In this scenario, America’s Middle East policy could be an incoherent mess, because a divided administration can never decide what goals, or how much involvement, it seeks. Trump could act very tough with China, until he turns and tries to cut the deal of the century with Beijing. Efforts to get the Pentagon ready for conflict with China could be hindered by culture wars waged from the top — just the sin Trump accuses Biden of committing. Battles to reshape the federal bureaucracy could cause administrative chaos that makes the hard work of policy execution even harder. Trump’s ceaseless domestic controversies could consume precious time and attention.


Trump’s opponents might root for this outcome, in hopes that a hapless administration can’t do much damage. But if the US can’t get its act together, global turmoil will only get worse.


Known Unknowns

The purpose of scenario planning isn’t prediction: If we knew what would happen, we wouldn’t have to consider different outcomes. The point is to help us prepare for the unknown by understanding the varied paths the future could take.

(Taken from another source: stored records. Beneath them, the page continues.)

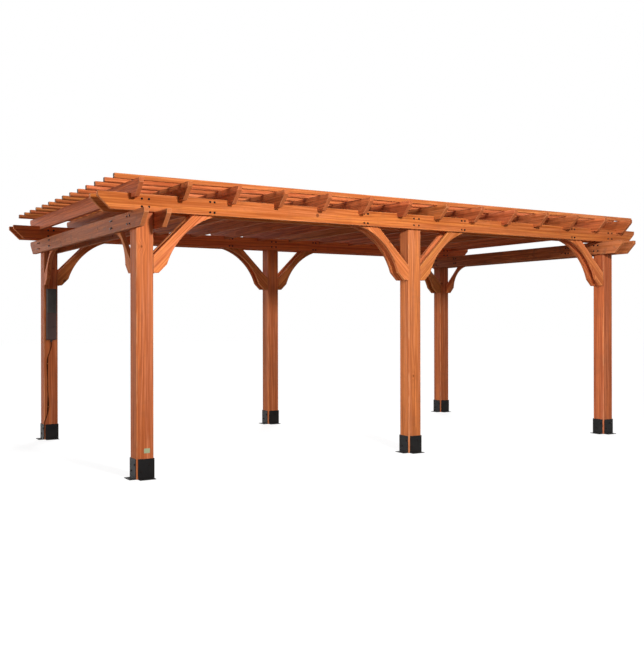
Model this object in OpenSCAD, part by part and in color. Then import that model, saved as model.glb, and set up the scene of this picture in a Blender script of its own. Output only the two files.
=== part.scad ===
// Open timber pergola on six posts: paired header boards, paired side beams,
// knee braces, notched rafters and a layer of roof slats.
// Millimetres. +X runs to the right along the front, +Y to the rear, +Z up.
// The origin is on the ground, midway between the six posts.

/* [Posts] */
// Side of a square post
post_w = 143; // [100:1:200]
// Width of the bevel on each long edge of a post
post_arris = 7; // [2:1:15]
// Distance from a corner post's centre to the middle post's centre
post_pitch = 2660; // [2000:1:3400]
// Distance from the front row's centres to the rear row's centres
row_depth = 2804; // [2200:1:3600]

/* [Boards] */
// Thickness of the header, beam, brace and rafter boards
board_t = 38; // [30:1:50]
// Height of the blunt nose at the top of every board end
tip_nose = 35; // [10:1:60]
// Slope of the cut under the nose: run for each unit of height
tip_slope = 1.04; // [0.5:0.01:1.3]

/* [Headers] */
// Height of the header boards' lower edge above the ground
header_base = 2104; // [1800:1:2600]
// Height of a header board
header_h = 134; // [110:1:180]
// Distance that a header runs on past a corner post's centre
header_overhang = 388; // [300:1:500]

/* [Side beams] */
// Height of a side beam board
beam_h = 134; // [110:1:180]
// Distance that a side beam runs on past a corner post's centre
beam_overhang = 356; // [300:1:500]

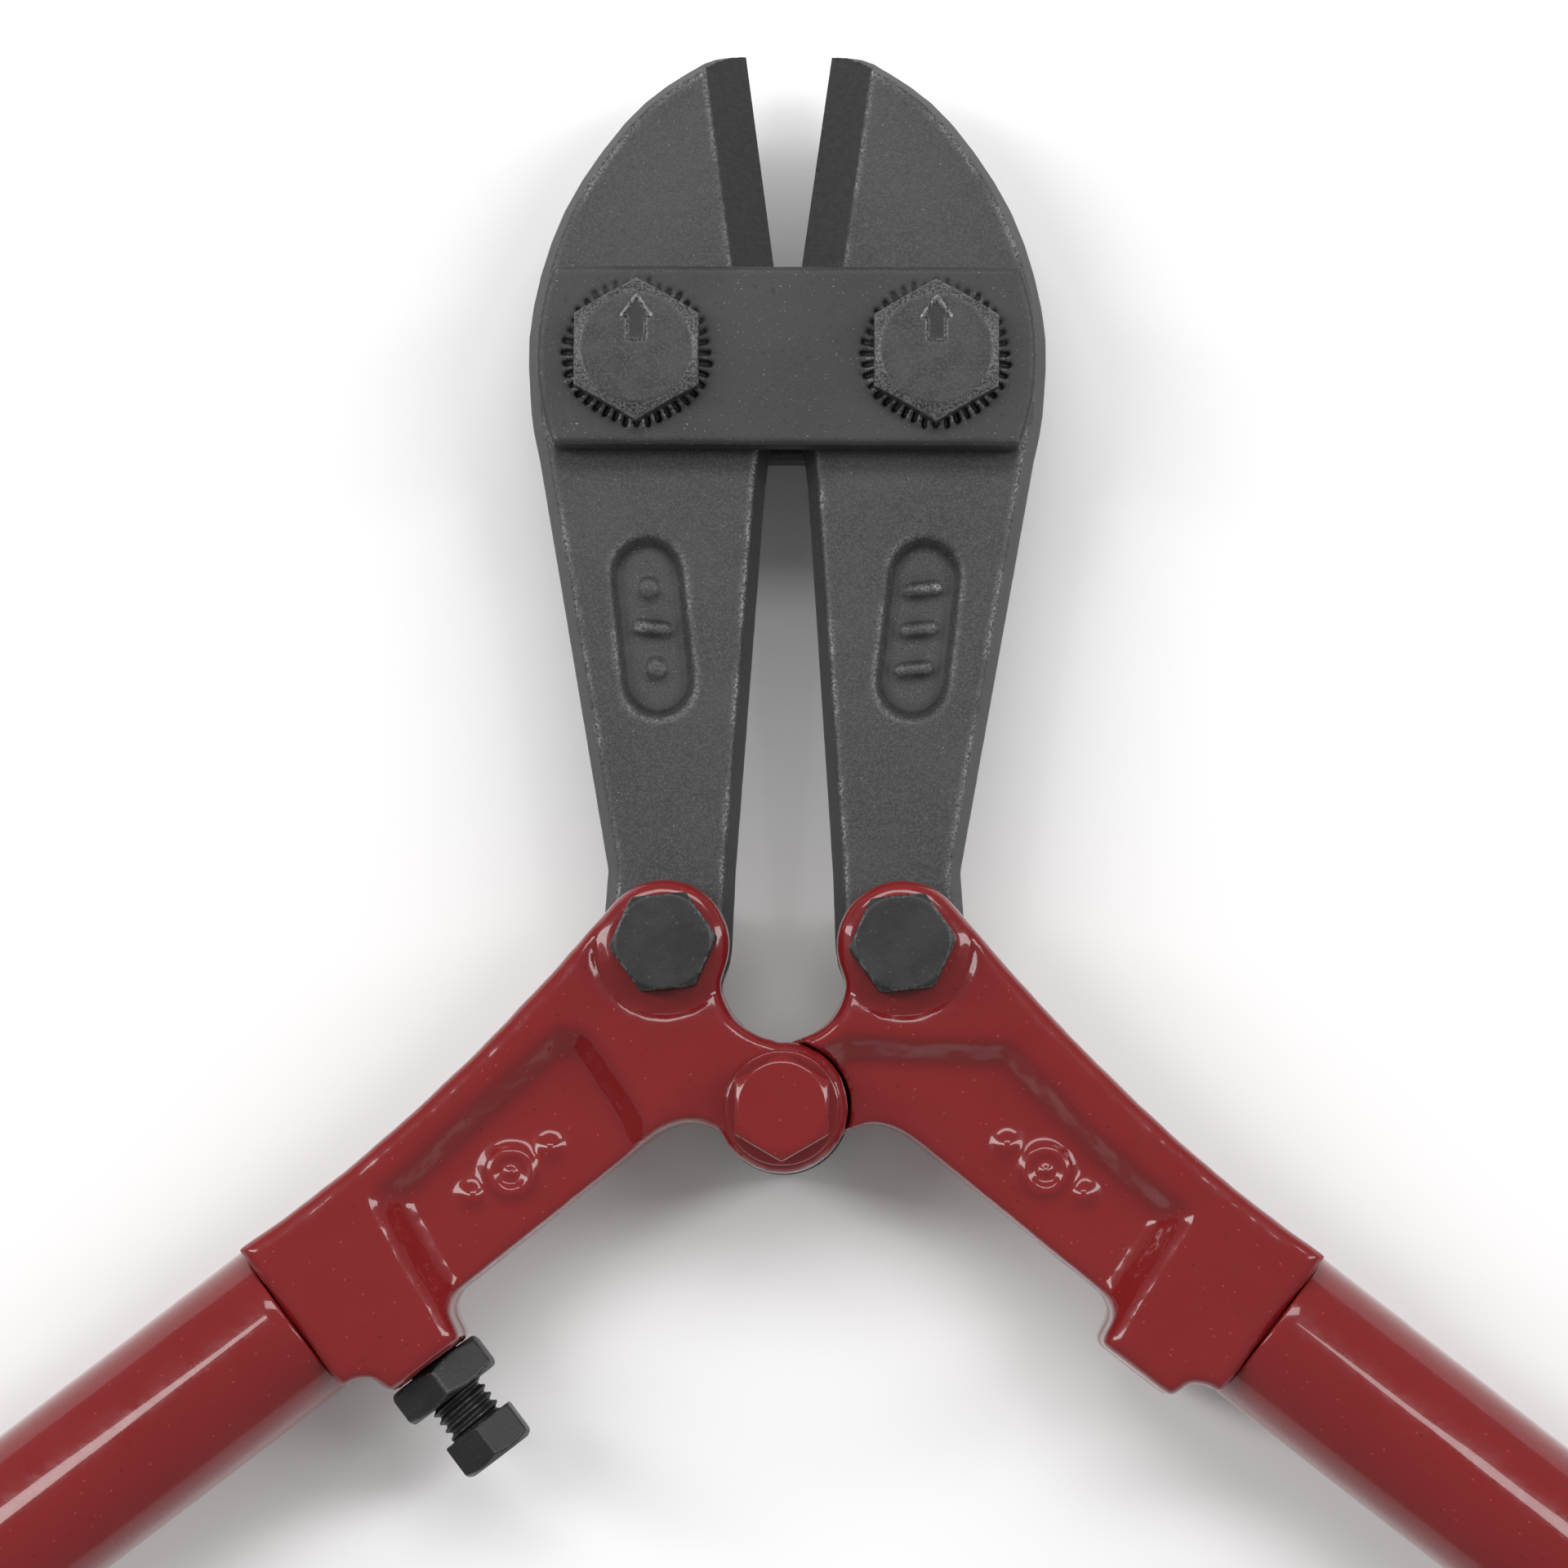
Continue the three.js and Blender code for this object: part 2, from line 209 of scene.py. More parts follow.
def neighbour_mean(mesh, values):
    """For each vertex, the mean of a row of values over its neighbours."""
    edges = np.empty(len(mesh.edges) * 2, np.int32)
    mesh.edges.foreach_get("vertices", edges)
    edges = edges.reshape(-1, 2)
    count = np.bincount(edges.ravel(), minlength=len(values))
    total = np.zeros_like(values)
    for column in range(values.shape[1]):
        total[:, column] = np.bincount(edges[:, 0], values[edges[:, 1], column], len(values))
        total[:, column] += np.bincount(edges[:, 1], values[edges[:, 0], column], len(values))
    return total / np.maximum(count, 1)[:, None]


def store_wear(piece, voxel, low=0.03, high=0.1):
    """Marks outer edges, where the finish rubs off, and inner corners, which the steel finish darkens as
    painted shade.
    """
    mesh = piece.data
    points = positions(mesh)
    proud = ((points - neighbour_mean(mesh, points)) * normals_of(mesh)).sum(axis=1) / voxel
    # hollow marks inner corners, for painted shade.
    for name, bend, rounds, gain in (("wear", proud, 1, 1.0), ("hollow", -proud, 4, 4.0)):
        marks = np.clip((bend - low) / (high - low), 0, 1)[:, None]
        for _ in range(rounds):
            marks = neighbour_mean(mesh, marks)
        store(piece, name, np.clip(gain * marks[:, 0], 0, 1))


def lathe(name, profile, sides, place):
    """A closed body of revolution from [along, radius] pairs, along the place matrix's Z axis."""
    vertices, rings = [], []
    for along, radius in profile:
        if radius < 1e-9:
            rings.append([len(vertices)])
            vertices.append(place @ Vector((0, 0, along)))
            continue
        rings.append(list(range(len(vertices), len(vertices) + sides)))
        for i in range(sides):
            angle = 2 * math.pi * i / sides
            vertices.append(place @ Vector((radius * math.cos(angle), radius * math.sin(angle), along)))
    faces = []
    pairs = list(zip(rings, rings[1:]))
    if len(rings[0]) > 1:
        pairs.append((rings[-1], rings[0]))
    for low, high in pairs:
        for i in range(sides):
            j = i + 1
            quad = [low[i % len(low)], low[j % len(low)], high[j % len(high)], high[i % len(high)]]
            faces.append([v for k, v in enumerate(quad) if v not in quad[:k]])  # a triangle at a tip
    return from_lists(name, vertices, faces)


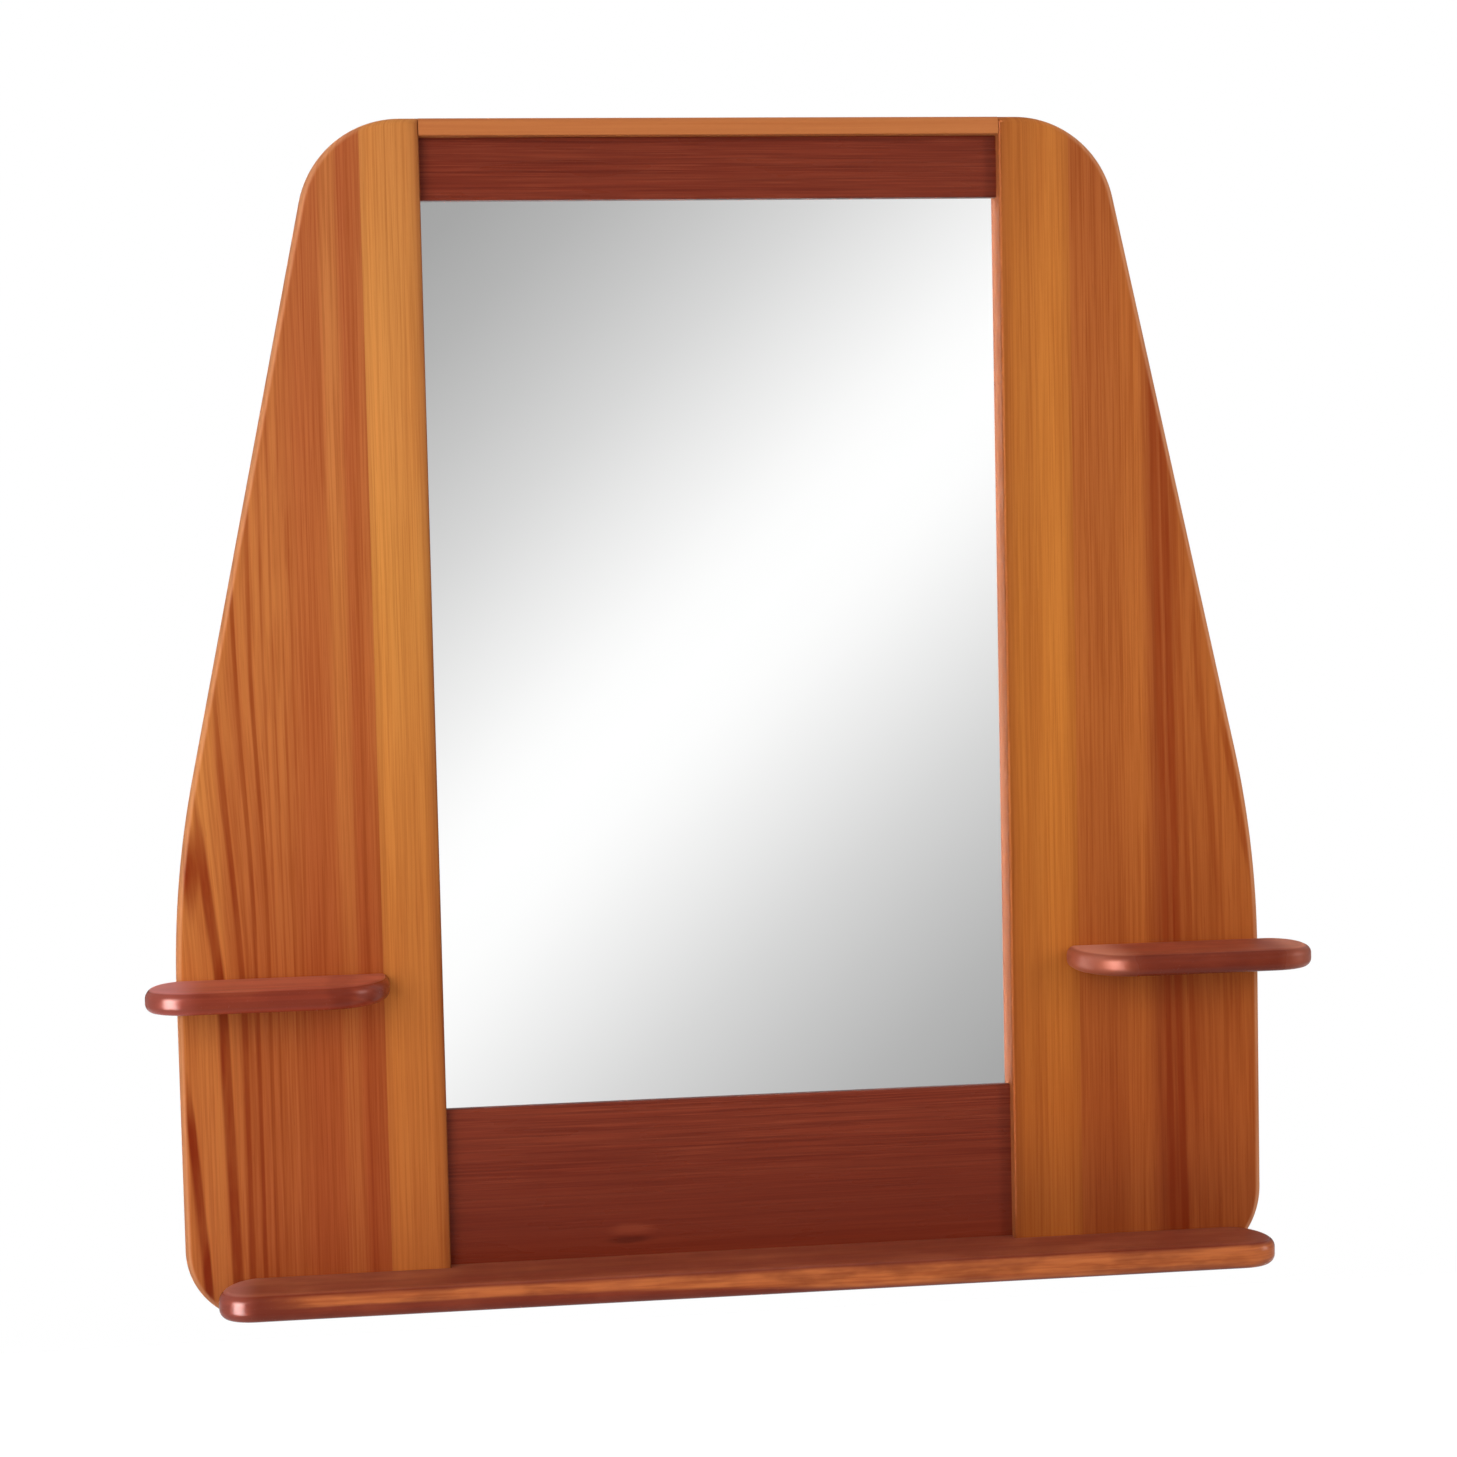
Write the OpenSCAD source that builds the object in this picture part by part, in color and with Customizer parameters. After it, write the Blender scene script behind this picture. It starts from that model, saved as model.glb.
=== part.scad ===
// Wall mirror between two shaped pine side boards, with one long shelf below it and a small shelf
// on each side board. Millimetres, X to the right, Z up, the front faces -Y.
// The origin is midway between the two hanger holes, in the plane of the back.

/* [Side boards] */
// Height of the side boards
wing_h = 812; // [760:1:900]
// Width of a side board at its widest, in the lower part
wing_w = 179.5; // [150:0.5:220]
// Width that a side board would have at its top edge if its corner were left square
wing_top_w = 69; // [66:1:100]
// Thickness of the side boards
wing_t = 20; // [18:0.5:26]
// Height at which the slanted outer edge meets the upright one
bend_h = 301; // [270:1:380]
// Radius that softens the bend in the outer edge
bend_r = 680; // [200:10:800]
// Radius of the top outer corner
top_corner_r = 70; // [40:1:72]
// Radius of the left board's bottom outer corner
left_foot_r = 50; // [30:1:75]
// Radius of the right board's bottom outer corner
right_foot_r = 58; // [30:1:75]
// Rounding of the front arris along the shaped outline
wing_edge_r = 5; // [2:0.5:8]
// Rounding of the front arris beside the mirror
inner_edge_r = 2; // [1:0.5:3]
// Bevel of the back arris along the shaped outline
back_bevel = 1; // [0.5:0.5:2]
// Width of the light inner stave of the left side board
left_stave_w = 40; // [38:1:60]
// Width of the light inner stave of the right side board
right_stave_w = 49; // [38:1:60]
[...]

Trump’s presidency could strengthen America’s position. It could weaken the current world order. Or it could do both simultaneously if his policies end up featuring elements of all of the above. The current moment feels so freighted, so precarious, because the universe of plausible outcomes is so incredibly broad under Trump — and because the most powerful country is, once more, the biggest source of uncertainty in a world at risk.


Those risks are only increasing as Trump’s inauguration nears. Serious analysts are warning about the possibility of global war or autocratic ascendancy. Great-power rivalries are reshaping the global economy and affecting every region. There are real reasons to worry that Trump’s America may not meet the challenges of this moment. All those who think that a pretty good international order is worth preserving should hope that it can.